Podcast marketing proposals win by showing a clear path from recording to revenue — not just equipment lists and editing schedules.
A winning podcast marketing proposal follows a proven structure. Here are the essential sections every proposal needs, with guidance on what to write in each.
For existing podcasts: audit current metrics (downloads per episode, subscriber count, listener retention, review velocity, chart rankings). For new podcasts: define target audience, competitive landscape, and positioning strategy.
Define episode format (interview, solo, panel, narrative), episode length, release cadence, episode arc structure, segment templates, and seasonal content strategy. Format decisions directly impact production cost and listener retention.
Outline distribution on major platforms (Apple Podcasts, Spotify, Google Podcasts, Amazon Music), RSS feed optimization, show notes SEO strategy, and cross-platform syndication plan.
If interview format: define guest criteria, outreach templates, booking workflow, pre-interview briefing process, and how guests will be leveraged for audience growth (guest promotion expectations, social assets).

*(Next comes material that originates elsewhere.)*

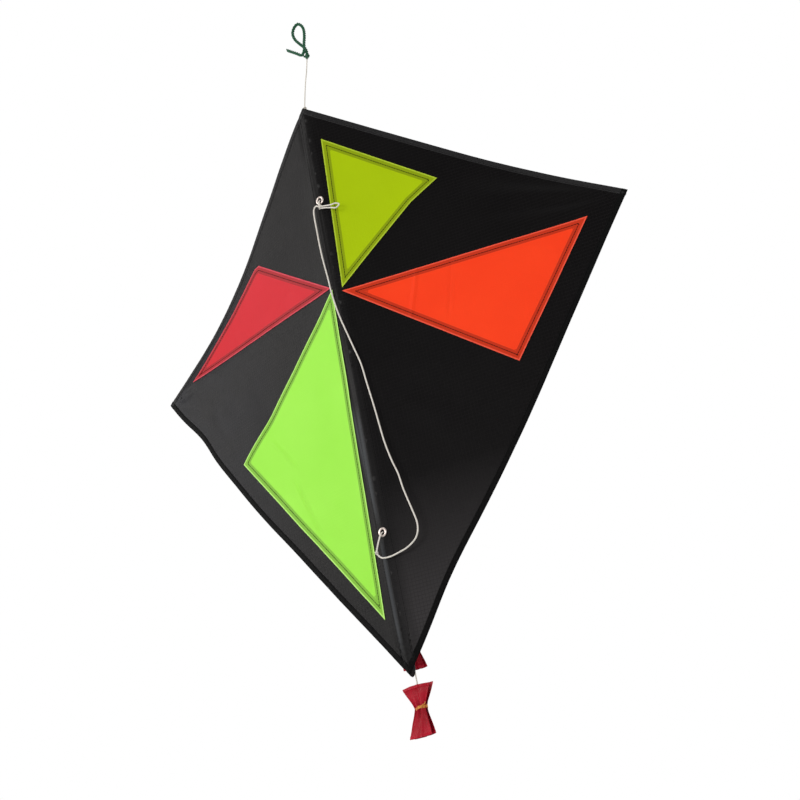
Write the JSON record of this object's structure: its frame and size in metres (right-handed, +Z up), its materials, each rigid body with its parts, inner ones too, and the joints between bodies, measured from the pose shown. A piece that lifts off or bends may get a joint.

Define growth levers: social clip strategy (short-form video from audio), email newsletter integration, cross-promotions with adjacent podcasts, paid listener acquisition, review campaign strategy, and community building.
Outline revenue path: sponsorship threshold and CPM targets, affiliate partnerships, premium/subscription content, live events, and how the podcast serves broader business development goals.
Need help structuring your proposal from scratch? Read the complete agency proposal guide for step-by-step instructions, or use the pricing calculator to figure out what to charge.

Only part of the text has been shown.